Because a webSocket is designed to be continuously connected (or at least connected for some duration of time), it works very well (and with lower overhead) for situations where there is frequent communication between the two endpoints. The connection is already established and data can just be sent without any connection establishment overhead. In addition, the overhead per message is typically smaller with a webSocket than with http.
So, here are a couple typical reasons why you might choose one over the other.
If you need to be able to send data from server to client without having the client regular poll for new data, then a webSocket is very well designed for that and http cannot do that.
If you are frequently sending lots of small bits of data (for example, a temperature probe sending the current temperature every 10 seconds), then a webSocket will incur less network and server overhead than initiating a new http request for every new piece of data.
If you don't have either of the above situations, then you may not have any real need for a webSocket and an http request/response model may just be simpler.
If you really need request/response where a specific response is tied to a specific request, then that is built into http and is not a built-in feature of webSockets.
You may also find these other posts useful:
What are the pitfalls of using Websockets in place of RESTful HTTP?
What's the difference between WebSocket and plain socket communication?
Push notification | is websocket mandatory?
How does WebSockets server architecture work?
Response to Your Edit
But it seems like a websocket must be running separately from the API,
I mean it's another program right? Because it's not for HTTP requests
The same process that supports your API can also be serving the webSocket connections. Thus, when you get incoming data on the webSocket, you can just write it directly to the database the same way the API would access the database. So, NO the webSocket server does not have to be a separate program or process.
So should the API also listen to this websocket to catch new messages
and store them?
No, I don't think so. Only one process can be listening to a set of incoming webSocket connections.
I've been searching online for days now and I can't find anyone who has this same problem with the VB6 Winsock. So here's my problem, I have a server with two winsocks in an array. I then have two clients each with one winsock control. Now the I have it set up is that the server first sends data to client A. Then client A receives that data and sends its own data back to the server. Then the server sends data to client B, once client B receives the data, it sends its own data back to the server. So data is being sent from a client to the server, then from the server to another client, then back to the server, and then on to another client. I did it this way because when I tried doing it the way I really want it to work, I was having problems. So I had to set it up this way in order to ensure that only one client is sending data to the server at any one time. This process works perfectly, however I want it to work in a different way, since as you can image, the more clients there are, the longer the delay in data transfer between each client and the server.
So what I really want to do, which I can't get to work, is have the clients send and receive data to the server whenever they want.
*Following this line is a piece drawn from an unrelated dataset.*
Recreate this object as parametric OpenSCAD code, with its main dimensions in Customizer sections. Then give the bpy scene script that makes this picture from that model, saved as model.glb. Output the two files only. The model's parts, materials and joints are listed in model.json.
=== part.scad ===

That is, client A sends data to the server, and then the server sends data back, all while client B is doing the same thing. When I do this, even though I have a winsock array on the server, I run into a problem. When client A first connects, it begins sending and receiving data to the server. But once client B connects to the server, all communication between client A and the server stops, and only client B sends and receives data to the server. Now I've done some tests and client A remains connected to the server the whole time. But for some reason, it seems that if two clients send data to the server simultaneously, only one data arrival event fires, even though each winsock is on a different port. I have not installed VB6 SP6 yet, as I'm not sure this will fix the problem.
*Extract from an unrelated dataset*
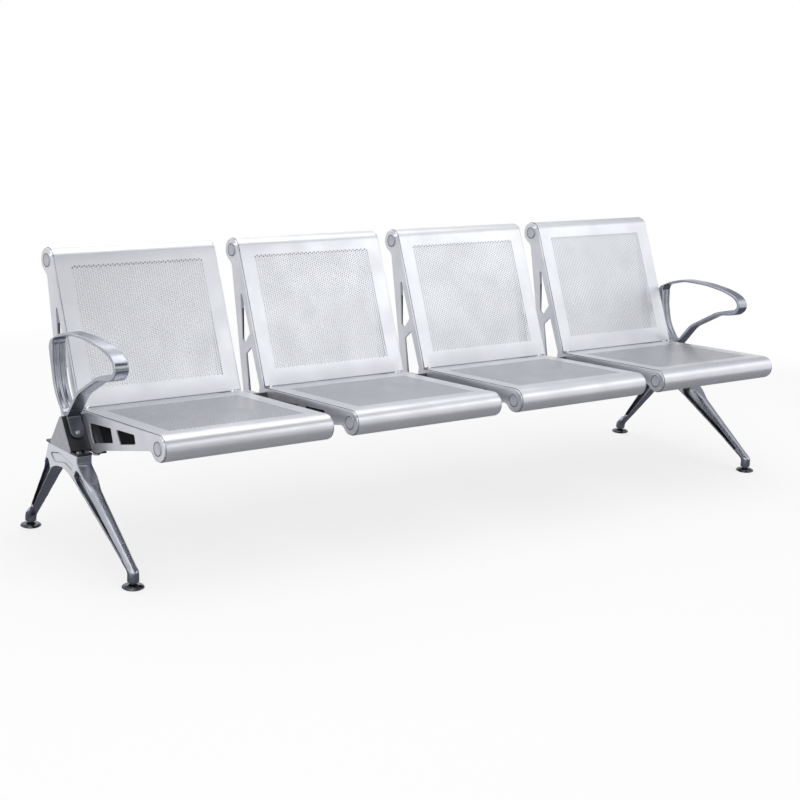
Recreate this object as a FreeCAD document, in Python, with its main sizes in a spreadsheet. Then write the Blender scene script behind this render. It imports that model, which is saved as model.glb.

So I really do hope someone will read this and explain to me what it is that I'm not understanding or what it is that I'm doing wrong.
If you search for Microsoft KB articles on the Winsock control you will find a long history of flaws and bug fixes. There is absolutely no reason not to install SP6 before even attempting to use VB6, since a vast number of issues were resolved over time.
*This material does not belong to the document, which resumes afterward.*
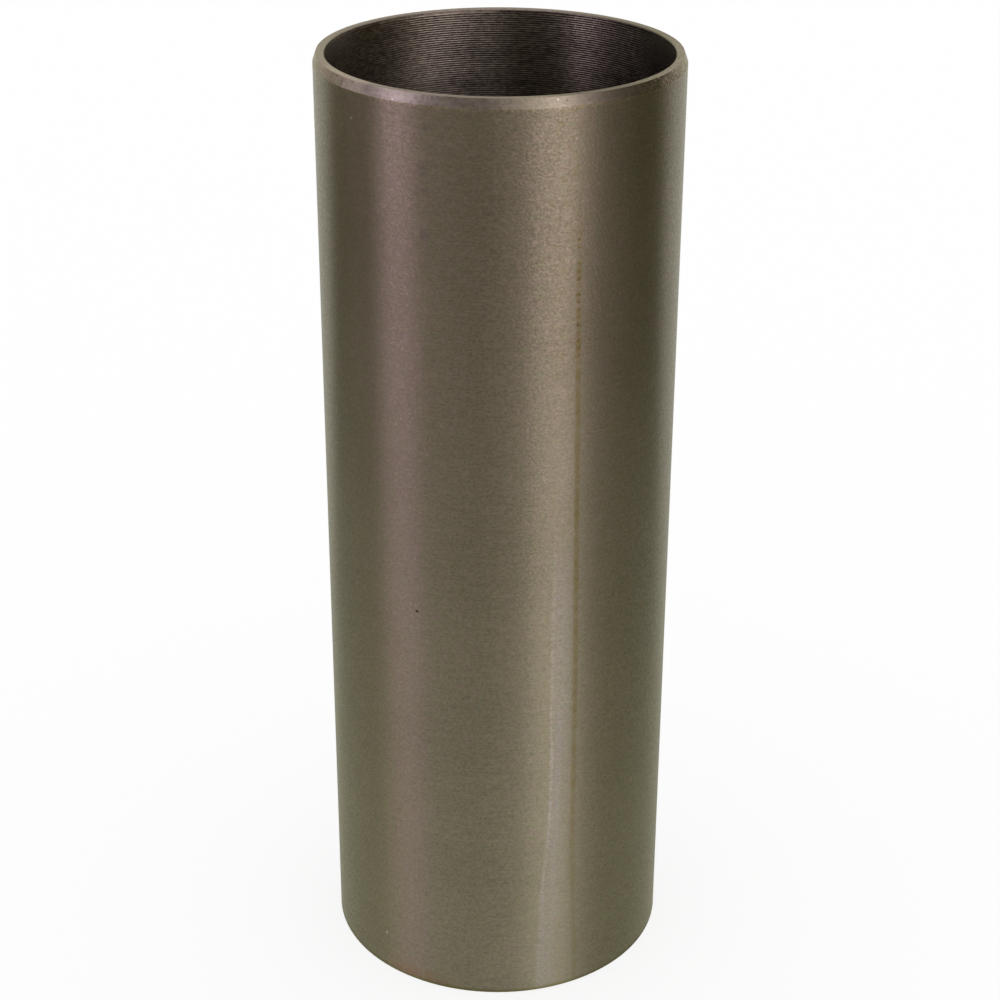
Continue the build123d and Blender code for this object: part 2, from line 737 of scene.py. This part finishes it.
speck_tone = (0.88, 1.12)
tool_line_tone = (-0.08, 0.08)
tone = follow(turned_iron, specks, *speck_tone)
tone = calc(turned_iron, "ADD", tone, follow(turned_iron, tool_lines, *tool_line_tone))
edge_colour = brighten(turned_iron, edge_colour, tone)

# A dark scratch up the taper at the left
scratch_turn = -54.4
scratch_low = length * 1000 - 1.7
scratch_high = length * 1000 - 0.2
scratch_across = (0.06, 0.16)  # millimetres to either side
scratch_darkness = 0.8
off_scratch = calc(turned_iron, "ABSOLUTE", from_line(turned_iron, turn, scratch_turn))
scratch_share = times(
    turned_iron,
    fade(turned_iron, off_scratch, *scratch_across, scratch_darkness),
    calc(turned_iron, "GREATER_THAN", height, scratch_low),
    calc(turned_iron, "LESS_THAN", height, scratch_high),
)
edge_colour = blend_colour(turned_iron, scratch_share, edge_colour, pit_colour)

# Nicks and pits in the taper
edge_nick_colour = (0.330, 0.290, 0.260, 1)
edge_marks = (
    ((-32.6, 217.3, 0.22), edge_nick_colour),
    ((16.8, 218.5, 0.20), edge_nick_colour),
    ((19.6, 218.2, 0.18), pit_colour),
    ((47.0, 218.1, 0.18), pit_colour),
)
for spot, mark_colour in edge_marks:
    edge_colour = mark(turned_iron, edge_colour, turn, height, spot, mark_colour)

edge_dullness = follow(turned_iron, patches, turned_roughness, turned_roughness + turned_dulling)
brushed_metal(
    turned_iron,
    edge_colour,
    edge_dullness,
    turned_grazing_tint,
    turned_spread,
    specks,
    turned_depth,
)

# ---------------------------------------------------------------------------------------------
# Liner: the bored inside
# Left as the boring tool leaves it, for the final bore and hone once the liner is in its block.
# Brown oxide stays in the groove, and its crests are rubbed a little brighter.
# ---------------------------------------------------------------------------------------------
bore_crest_colour = (0.148, 0.119, 0.097, 1)
bore_groove_colour = (0.086, 0.067, 0.053, 1)
bore_roughness = 0.36
bore_sparkle = 0.04
bore_spread = 0.3

# Turns in the bore are counted as its groove climbs, from the back round by the left.
bored_iron = new_finish("bored_iron")
where = add(bored_iron, "TexCoord").outputs["Object"]
axes = add(bored_iron, "SeparateXYZ", {0: where})
leftward = calc(bored_iron, "MULTIPLY", axes.outputs["X"], -1.0)
bore_turn = calc(bored_iron, "ARCTAN2", leftward, axes.outputs["Y"])
turn_share = calc(bored_iron, "MULTIPLY", bore_turn, 1 / (2 * math.pi))
climb = calc(bored_iron, "SUBTRACT", axes.outputs["Z"], first_crest)
passes = calc(bored_iron, "MULTIPLY_ADD", climb, 1 / feed, calc(bored_iron, "MULTIPLY", turn_share, -1.0))
off_crest = calc(bored_iron, "PINGPONG", passes, 0.5)  # 0 on a crest, 0.5 in the groove

groove_edge = (0.08, 0.38)  # off a crest, as shares of the feed
tears = noise(bored_iron, across=0.0013, upward=0.0005, detail=3.0, offset=29.0)
torn_range = (0.3, 0.7)
torn_tone = (0.7, 1.3)
cloudy = noise(bored_iron, across=0.020, upward=0.0030, detail=2.0, offset=23.0)
cloudy_tone = (0.85, 1.15)
groove_share = spread(bored_iron, off_crest, *groove_edge)
inside_colour = blend_colour(bored_iron, groove_share, bore_crest_colour, bore_groove_colour)
inside_colour = brighten(bored_iron, inside_colour, spread(bored_iron, tears, *torn_range, *torn_tone))
inside_colour = brighten(bored_iron, inside_colour, follow(bored_iron, cloudy, *cloudy_tone))

# Painted shade on the right of the bore, seen from the front, and painted light on the left.
bore_shade_tint = (0.60, 0.59, 0.59, 1)
bore_shade_turns = (-150.0, -100.0, -38.0, -25.0)
bore_light_tint = (1.62, 1.62, 1.58, 1)
bore_light_turns = (19.0, 36.0, 90.0, 130.0)
bore_degrees = calc(bored_iron, "DEGREES", bore_turn)
bore_shade_share = between(bored_iron, bore_degrees, bore_shade_turns)
inside_colour = tinted(bored_iron, bore_shade_share, inside_colour, bore_shade_tint)
bore_light_share = between(bored_iron, bore_degrees, bore_light_turns)
inside_colour = tinted(bored_iron, bore_light_share, inside_colour, bore_light_tint)

inside_dullness = follow(bored_iron, tears, bore_roughness - bore_sparkle, bore_roughness + bore_sparkle)
brushed_metal(bored_iron, inside_colour, inside_dullness, grazing_tint, bore_spread)

for finish in (ground_iron, turned_iron, bored_iron):
    liner_mesh.materials.append(finish)

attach(liner, "root")
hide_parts("cylinder_liner")

# ---------------------------------------------------------------------------------------------
# Studio: floor, dark cloth, lamps and sky
# A white sheet with white all round, eight soft lamps at the front and sides, and a dark cloth
# that lies round the liner and hangs behind them. Only the metal sees the lamps and the cloth,
# which give the iron its bright and dark bands and leave the sheet as it is.
# ---------------------------------------------------------------------------------------------
floor_radius = 2.0
floor_step = 5  # degrees
floor_white = (0.98, 0.98, 0.98, 1)
floor_plain = 0.8  # the share of plain white in what the camera and the metal see of it


def plain_stage(name, verts, faces, colour):
    mesh = bpy.data.meshes.new(name)
    mesh.from_pydata(verts, [], faces)
    mesh.shade_smooth()
    surface = new_finish(name)
    shader = surface.node_tree.nodes["Principled BSDF"]
    shader.inputs["Base Color"].default_value = colour
    shader.inputs["Roughness"].default_value = 1.0
    shader.inputs["Specular IOR Level"].default_value = 0.0
    mesh.materials.append(surface)
    made = bpy.data.objects.new(name, mesh)
    bpy.context.collection.objects.link(made)
    return made


def from_front(degrees, radius, height):
    """A point round the axis from the front, towards the right."""
    turn = math.radians(degrees)
    return Vector((radius * math.sin(turn), -radius * math.cos(turn), height))


floor_rim = [from_front(degrees, floor_radius, 0) for degrees in range(0, 360, floor_step)]
floor = plain_stage("floor", floor_rim, [range(len(floor_rim))], floor_white)

# To the camera and in the metal the floor is nearly plain white, with the liner's shadow on it.
sheet = floor.data.materials[0]
ray = add(sheet, "LightPath").outputs
seen = calc(sheet, "MAXIMUM", ray["Is Camera Ray"], ray["Is Glossy Ray"])
seen = calc(sheet, "MAXIMUM", seen, ray["Is Transmission Ray"])
plain_white = add(sheet, "Emission", {"Color": (1, 1, 1, 1), "Strength": 1.0})
sheet_mix = add(sheet, "MixShader", {0: calc(sheet, "MULTIPLY", seen, floor_plain)})
sheet_nodes = sheet.node_tree.nodes
sheet_links = sheet.node_tree.links
sheet_links.new(sheet_nodes["Principled BSDF"].outputs[0], sheet_mix.inputs[1])
sheet_links.new(plain_white.outputs[0], sheet_mix.inputs[2])
sheet_links.new(sheet_mix.outputs[0], sheet_nodes["Material Output"].inputs["Surface"])

# The cloth: one part lies on the floor, from near the liner outwards, and one hangs upright. Its
# turns are in degrees round from the front, and its sizes in metres.
cloth_grey = (0.199, 0.193, 0.089, 1)
cloth_left = -126
cloth_right = 120
cloth_step = 6
cloth_lift = 0.001  # off the floor
cloth_near = 0.35  # from the axis to where it starts
cloth_side_near = 0.31  # and past side_turn to either side
side_turn = 60
cloth_distance = 0.86  # from the axis to the part that hangs
cloth_low = 0.0
cloth_front_low = 0.32  # between front_left and front_right
front_left = -54
front_right = 20
cloth_high = 1.3
cloth_side_high = 0.38  # past low_side, on the left
low_side = -85
cloth_verts = []
cloth_faces = []
for degrees in range(cloth_left, cloth_right + 1, cloth_step):
    near = cloth_near if abs(degrees) < side_turn else cloth_side_near
    low = cloth_front_low if front_left < degrees < front_right else cloth_low
    high = cloth_side_high if degrees < low_side else cloth_high
    cloth_verts += [
        from_front(degrees, near, cloth_lift),
        from_front(degrees, cloth_distance, cloth_lift),
        from_front(degrees, cloth_distance, low),
        from_front(degrees, cloth_distance, high),
    ]
for i in range(0, len(cloth_verts) - 4, 4):
    cloth_faces += [(i, i + 4, i + 5, i + 1), (i + 2, i + 6, i + 7, i + 3)]
cloth = plain_stage("dark_cloth", cloth_verts, cloth_faces, cloth_grey)
cloth.visible_camera = False
cloth.visible_diffuse = False
cloth.visible_transmission = False
cloth.visible_shadow = False


def softbox(name, turn, width, low, high, radiance, colour):
    """A lamp with a cloth front, turned to face the liner. Radiance 1 is the white of the sky."""
    lamp = bpy.data.lights.new(name, "AREA")
    lamp.shape = "RECTANGLE"
    lamp.size = width
    lamp.size_y = high - low
    lamp.energy = radiance * math.pi * width * (high - low)
    lamp.color = colour
    made = bpy.data.objects.new(name, lamp)
    bpy.context.collection.objects.link(made)
    made.location = from_front(turn, lamp_distance, (low + high) / 2)
    inward = from_front(turn + 180, 1, 0)
    made.rotation_euler = inward.to_track_quat("-Z", "Y").to_euler()
    made.visible_camera = False
    made.visible_diffuse = False


lamp_distance = 0.80  # from the axis
left_tint = (1.05, 1.0, 1.23)
right_tint = (1.02, 1.0, 1.10)
# Name, degrees round from the front, width, lower edge, upper edge, radiance, colour
softboxes = (
    ("left_low_softbox", -65, 0.33, 0.2, 0.72, 4.3, left_tint),
    ("left_high_softbox", -50, 0.33, 1.1, 1.9, 6.0, left_tint),
    ("left_side_softbox", -98, 0.30, 0.33, 0.50, 1.3, left_tint),
    ("right_low_softbox", 32, 0.39, 0.0, 0.4, 4.0, right_tint),
    ("right_middle_softbox", 45, 0.42, 0.4, 0.8, 4.7, right_tint),
    ("right_high_softbox", 60, 0.60, 1.0, 1.7, 5.0, right_tint),
    ("right_side_softbox", 77, 0.22, 0.5, 0.8, 1.6, right_tint),
    ("front_softbox", 10, 0.30, 0.3, 0.62, 1.8, right_tint),
)
for settings in softboxes:
    softbox(*settings)

sky = bpy.data.worlds.new("sky")
bpy.context.scene.world = sky
sky.use_nodes = True
sky.node_tree.nodes["Background"].inputs["Color"].default_value = (1, 1, 1, 1)
sky.node_tree.nodes["Background"].inputs["Strength"].default_value = 1.0
bpy.context.scene.view_settings.view_transform = "Standard"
Once you've done that (and only then) is it really worth talking about problems of the sort you describe. At least it eliminates a significant number of known problems, and then it might be worth discussing your code.
Are you using none blocking sockets? I guess you should.
You should probably create a thread for each incoming connection.
So the main loop should act none blocking and create a thread for each incoming connection, that receives the data and sends the answer.
I've developed a web-based application in which a signed in user should send a message to the server telling he is still online every 3 seconds. The message is then processed by the server and a stored procedure is called in Mysql to set the user's status to online.
I've looked in to similar issues in which Comet and Ajax are compared (here or here) but considering that 3 second delay is acceptable and maximum users of 1000 are online in the system, is using Ajax a wise choice or Comet should be used?
For this kind of feature comet is more appropriate:
Your clients send messages (i'm online)
Your server broadcast the processed message (user X is still online)
In an ajax way you are only serving messages to server.
In order to get the "broadcast effect" in an ajax way. You will end up doing something similar to comet but with less efficient bandwidth.
Ajax:
Client send server - i'm in
Server process
Server send back to client list of user in.
In this case every client ask every 3 second the database for the COMPLETE "in" list.
In comet:
Client X send server - i'm in
Server process
Server send back to client S that user X is still online
In this case every client tell the server every 3 second that he is in.
The server send back to every connected client ONLY that x is still in
Comet is just the technique to broadcast back and push messages to client
Ajax is the technique to push client information to the server without having to refresh all the page.
Quoting wikipedia:
http://en.wikipedia.org/wiki/Comet_%28programming%29
Comet is known by several other names, including Ajax Push, Reverse Ajax , Two-way-web, HTTP Streaming,and HTTP server push among others.
So go comet :)
If you do not broadcast anything, then simple Ajax is the best option
In this particular case, since you do not need to send any information from the server to the client(s), I believe Ajax is the more appropriate solution. Every three seconds, the client tells the server it is connected, the database is updated, and you're done.
It could certainly be done using Comet, in which case you would basically ping each registered client to see if it is still connected. But, you would still need to run a query on the database for each client that responds, plus you would still need the client to notify the server on its initial connection. So, it seems to me that Comet would be more trouble than it's worth. The only thing that might make sense is if you could ping each registered client and store the responses in memory, then once all clients have been pinged you can run one single query to update all of their statuses. This would give you the added bonus of knowing as soon as a client disconnects as opposed to waiting for a timeout. Unfortunately, that is beyond the scope of my expertise with Comet so, at this point, I can't help to actually implement it.